Secondary Conditions and the ETS Date Connection
Conditions that develop after separation can still be service-connected if they flow from a condition that began during service — called secondary service connection. Example: you separated with a service-connected knee injury. Three years post-ETS you develop hip problems from compensating for the knee. That hip condition can be claimed as secondary to your service-connected knee; the nexus runs through your original condition, not through active duty itself.
Free Help Available at Every Separation Point
Accredited VSOs have staff at or near every major military installation specifically for separating service members. Under 38 U.S.C. § 5904 and California SB 694 (2026), charging fees for VA claims assistance is illegal. Free accredited help is not inferior help — VSOs have won millions of claims at no cost to veterans. Use them.

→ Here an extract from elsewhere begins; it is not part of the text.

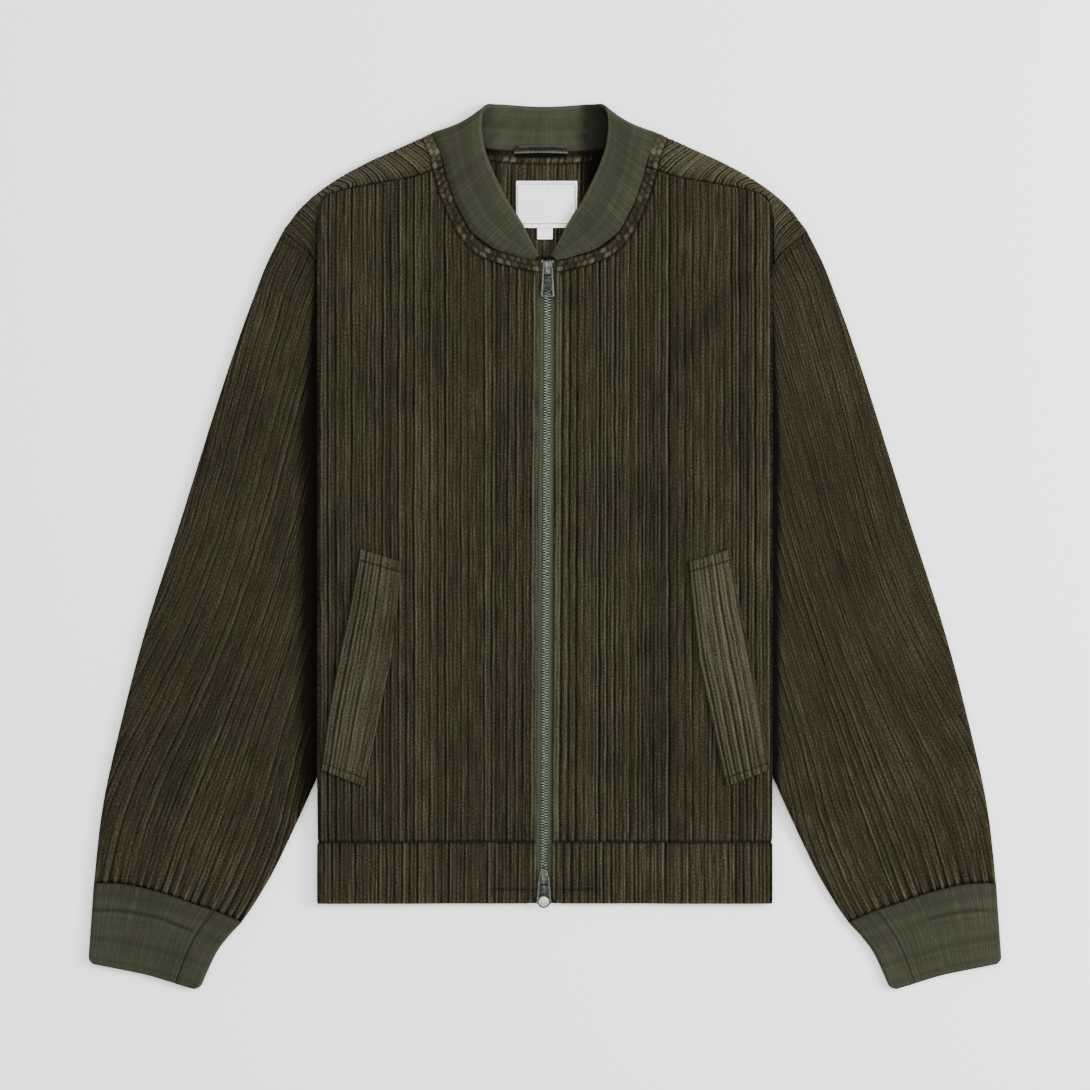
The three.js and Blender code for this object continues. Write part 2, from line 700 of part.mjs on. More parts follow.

Frequently Asked Questions
What does ETS mean?
Expiration of Term of Service — the date your military enlistment or service obligation ends.
How does my ETS date affect my VA effective date?
Filing or submitting an Intent to File on your ETS date locks in the earliest possible effective date. Every day of delay after separation is a day of potential retroactive pay forfeited.
What is an Intent to File?
A simple form (VA 21-0966) that locks your effective date for one year while you gather evidence. Submit one immediately if you have not filed a claim yet.
Can I file a VA claim years after my ETS date?
Yes — no statute of limitations. But your effective date will be your filing date, not your ETS date, so every year of delay is a year of retroactive pay that cannot be recovered.